Belediyeleri iş başına çağırdı. Konya ve Beykoz belediyelerini örnek gösterdi.
Köpeklerin yeri barınaklardır ve sokaklar insanlar içindir.
Amerika’yı tekrar keşfetmeye gerek yok.
Çözümü Avrupa ülkeleri ortaya koymuş.
Önce sokaklardan köpekleri toplayarak başlamışlar işe. İnsanlarını koruma altına almışlar.
Köpekler cinsiyetine göre ayrılarak barınaklarda tutulmuş. Böylelikle kısırlaştırma maliyeti ve iş yükünden kurtulmuşlar, pratik bir şekilde.
Sonrasında bir süre tedavileri ve bakımları yapılmış. İsteyen hayvanseverler, gidip barınaklardan köpek sahiplenebilmiş hatta bu durum teşvik edilmiş.
Ardından da birkaç ay sahiplenilmeyen köpekler de uyutulmaya alınmış.
Ülkemizde uyutma eylemine karşı bir reaksiyon gözlemliyorum. Bu tartışmaya alınabilir elbette.
Fakat tartışmaya açık olmayan şey, sokakların insanlara ait olması gerçeğidir.
Sözde hayvan sevgisini, insanın önüne geçirerek, parçalanan bedenleri görmezden geliyorlar.

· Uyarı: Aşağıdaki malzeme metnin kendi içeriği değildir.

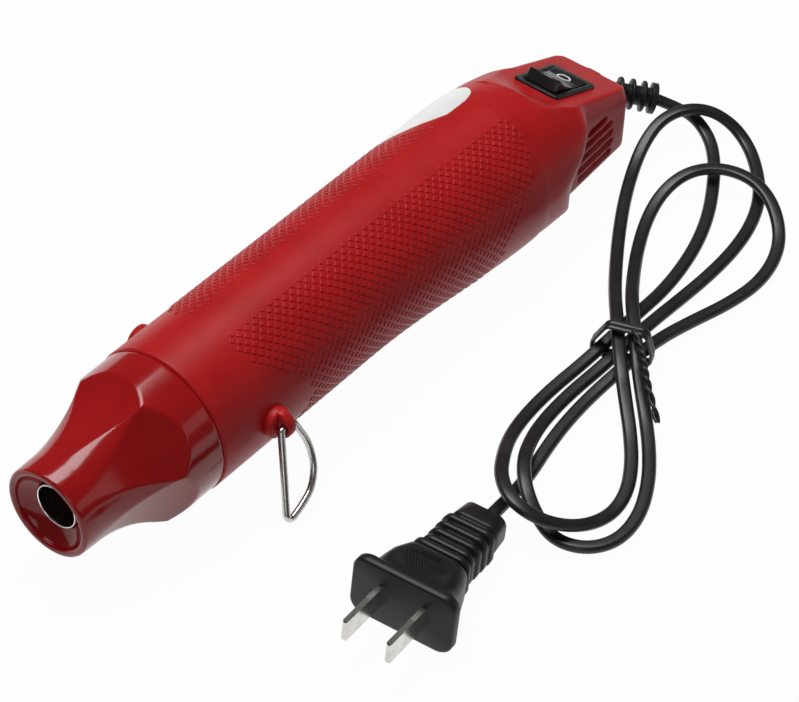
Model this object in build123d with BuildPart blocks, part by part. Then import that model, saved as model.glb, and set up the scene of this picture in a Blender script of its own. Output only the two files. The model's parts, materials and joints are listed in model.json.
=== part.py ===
from build123d import *
from math import cos, pi, radians, sin, sqrt, tan
import os

# An embossing heat tool: a round handle with a sloped tail, a faceted nozzle cover, and inside it a
# fan, its motor and a mica heater. The tool lies along X with its nozzle towards -X and its switch up.
# Stations are measured along the tool's axis from the plane of the mouth. The origin is on the flat
# underside, below the axis, at rest_station.

# Overall sizes
body_length = 230
barrel_radius = 21.5
axis_height = 21.2
rest_station = 110
wall = 2.2
clearance = 0.3
shaft_clearance = 0.05
press_clearance = 0.02
overrun = 5
path_share = 0.45

# Nozzle cover
seam_station = 42.6
collar_radius = 21.2
cover_wall = 1.6
lip_radius = 13.1
lip_inner_radius = 10.9
lip_round = 0.8
neck_station = 6
neck_radius = 13.3
ridge_curve = 34
facet_station = 8
facet_curve = 44
facet_count = 6
facet_angle = 47.7
dish_depth = 4.3
dish_bulge = 3.3
dish_bulge_radius = 9.4
dish_thickness = 1.5
spigot_length = 8

# Outlet tube and heater
outlet_radius = 6.5
outlet_wall = 0.5
outlet_station = 3.4
cone_station = 16
can_station = 33
can_radius = 15
can_end = 94.4
flange_thickness = 0.6
flange_margin = 0.6
mica = 0.4
card = 0.8
sleeve_station = 36
card_station = 42
wing_length = 4
wire_radius = 0.45
coil_turns = 12
coil_card_radius = 11
coil_bend = 1.5
plate_station = 88
plate_thickness = 1
plate_hole_radius = 3.2
plate_hole_circle = 8.5
card_gap = 0.35
coil_margin = 1.5
return_radius = 5
cutoff_edge = 0.5
cutoff_radius = 3.5
cutoff_length = 4.5

# Fan and motor
duct_wall = 2
duct_end = 118
web_station = 112
web_thickness = 2.5
web_hole_radius = 2.1
web_hole_circle = 14.6
web_hole_count = 8
rim_inner_radius = 15.3
rim_thickness = 3.5
slot_length = 3
fan_gap = 0.6
fan_station = 100
fan_length = 8
hub_radius = 4.5
blade_thickness = 0.9
blade_chord = 10
blade_count = 7
blade_pitch = 38
shaft_radius = 1
motor_radius = 12.1
motor_wall = 0.8
motor_length = 28
motor_boss_radius = 3
motor_boss_length = 1.6
magnet_thickness = 2.2
magnet_slot = 9
magnet_overlap = 2
rotor_radius = 8.2
rotor_length = 16
rotor_front = 5
rotor_slot_depth = 4
rotor_slot_width = 1.6
commutator_radius = 3
commutator_length = 5
bell_length = 3
bell_boss_radius = 3.4
bell_boss_length = 2
screw_radius = 1.2
screw_head_radius = 2.1
screw_head = 1.4
screw_grip = 1
motor_screw_circle = 8
flange_screw_angles = (60, 180, 300)
flange_screw_circle = 16.95
flange_screw_radius = 0.8
flange_screw_head_radius = 1.6
flange_screw_length = 3.6
shoulder_inner_radius = 17
shoulder_thickness = 2.5
wire_insulation_radius = 0.65
groove_width = 2
groove_depth = 1.5
heater_wire_angles = (150, 210)
heater_wire_radius = 9
heater_wire_bend = 1.2

# Handle
swell_station = 105
heel_station = 182
heel_radius = 23.7
heel_drop = 3.6
shoulder_length = 19
slope_angle = 15
slope_station = 194
slope_height = 16.2
slope_radius = 24
face_angle = 20.8
face_station = 199.1
face_height = 12.2
tail_half_width = 11.6
tail_rear_half_width = 11.9
flat_half_width = 15.7
flat_rear_half_width = 13.5
bevel_height = 6.2
bevel_rear_height = 2.4
tail_floor_height = 19.7
tail_lift = 1.5
tail_corner = 4
tail_lower_corner = 4.5
swell_steps = 12
# Each row is a share of the shoulder's length and of the heel's radius, and a lean in degrees.
shoulder_shares = (
    (0.14, 0.995, 5),
    (0.28, 0.98, 10.4),
    (0.42, 0.955, 16),
    (0.58, 0.915, 23.5),
    (0.74, 0.86, 30),
    (0.84, 0.82, 31.5),
    (0.92, 0.78, 32),
    (1, 0.72, 32),
)

# Air vents
vent_count = 5
vent_width = 1.8
vent_pitch = 3.4
vent_length = 17
vent_station = 214.5
vent_lead = -1.1
vent_taper = 1
vent_height = 8

# Lugs and stand ring
lug_station = 61.6
lug_radius = 4.4
lug_reach = 23.6
far_lug_reach = 25.5
lug_edge = 0.6
ear_width = 4
ear_reach = 27.5
ring_wire_radius = 1
ring_bore_clearance = 0.1
ring_hinge_reach = 25.4
ring_half_bar = 4
ring_drop = 23
ring_lean = 28
ring_front_reach = 11.2
ring_rear_reach = 5.2
ring_rear_drop = 14
ring_toe = 1.5
ring_toe_drop = 22.4
ring_corner = 1.7
ring_bow = 8

# Switch
switch_station = 209.7
bezel_length = 21.6
bezel_width = 14.8
bezel_height = 1.4
bezel_edge = 0.5
panel_clearance = 0.2
switch_length = 19.2
switch_width = 12.9
switch_depth = 12
rocker_length = 16.4
rocker_top_share = 0.925
rocker_pin = 0.5
bezel_corner = 1
rocker_width = 10.4
rocker_pivot_depth = 1
rocker_dish = 1.5
rocker_belly = 5.6
rocker_tilt = 11
rocker_pin_radius = 0.8
rocker_gap = 0.35
terminal_width = 4.8
terminal_thickness = 0.8
terminal_length = 5
terminal_spacing = 11

# Circuit board
board_station = 152
board_length = 32
board_width = 20
board_thickness = 1.6
board_level = 10.6
pillar_radius = 2.6
pillar_inset = 4
diode_radius = 1.3
diode_length = 5
diode_pitch = 4
capacitor_length = 11
capacitor_width = 6
capacitor_height = 9
capacitor_edge = 0.6
board_screw_radius = 1.1
board_screw_head_radius = 2
motor_wire_spacing = 10
heater_wire_inset = 4
side_wire_offset = 5
wire_step = 3
terminal_gap = 1.4

# Cord entry
cord_radius = 1.9
cord_gap = 0.1
cord_level = 12.4
boot_radius = 3.3
boot_rib_radius = 5.2
boot_rib = 1.2
boot_end_rib = 2.2
boot_rib_pitch = 3.5
boot_rib_count = 4
boot_bend = 6.5
boot_collar_radius = 5
boot_collar = 2
boot_inner_length = 4
clamp_station = 220
clamp_length = 5
clamp_width = 17
clamp_height = 3
clamp_screw_offset = 6
clamp_post_radius = 2.1
clamp_margin = 0.5
clamp_corner = 1
lead_straight = 6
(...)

İnsan eşref-i mahlukattır.
Hayvanı önceleyerek, hayvanı kutsayarak insanın bu denli değersizleştirilmesi normalleştirilemez.
Evet, hayvanlar işkence görmesin.
Hayvanlar şiddet görmesin. Ama insanın da beden bütünlüğü korunsun.
İnsanlık, insanın can güvenliğini koruduğu ve öncelediği müddetçe hayvanlara da gerçek faydayı üretebilir.
Diğer türlü, hastalıklı toplumsal psikolojik yansımalar oluşabilir.
Nasıl mı?
Köpeklerin saldırısı sonucu hayatını kaybedenlerin yakınları, köpek saldırısına maruz kalarak vücudu ısırılanlar, saldırı sonucu ısırılmasa da büyük korku ve panik yaşayanlar… Tüm bu süreçleri bizzat tecrübe edenlerde büyük bir öfke birikmekte. Ve bu sayı, milyonları buldu.
Bu öfke şu sıralar yönetilebilir durumda.
Fakat eylemde, belediyeler ve Bakanlık yavaş davranmaya devam ederse durum bu şekilde stabil kalmayabilir.
Sözde hayvanseverlere de şu mesajı göndermek isterim.
Sesleri çok çıktığında, köpek sorununu ifade edenleri lince tabi tuttuklarında, hakaret ettiklerinde ve aşırı saldırgan pozisyon aldıklarında haksızken haklı olmuyorlar. Haksızken bir de çirkince gözden düşüyorlar.
Bir argümanı savunurken insanlığınızı koruyamıyorsanız, baştan kaybetmişsiniz demektir.
Hiç şüphem yok. Hayatını kaybetmiş günahsız yavruların davası galip gelecek.
Bu konuyu yarışa çevirmeye gerek yok ama çirkince saldıranlar bilsin ki; doğru olan, her zaman kazanır.
Mama ticaretinden geçimini sağlayanlar kendilerine başka iş bulsunlar.
O kirli ellerinizi, halkımızın üzerinden çekin!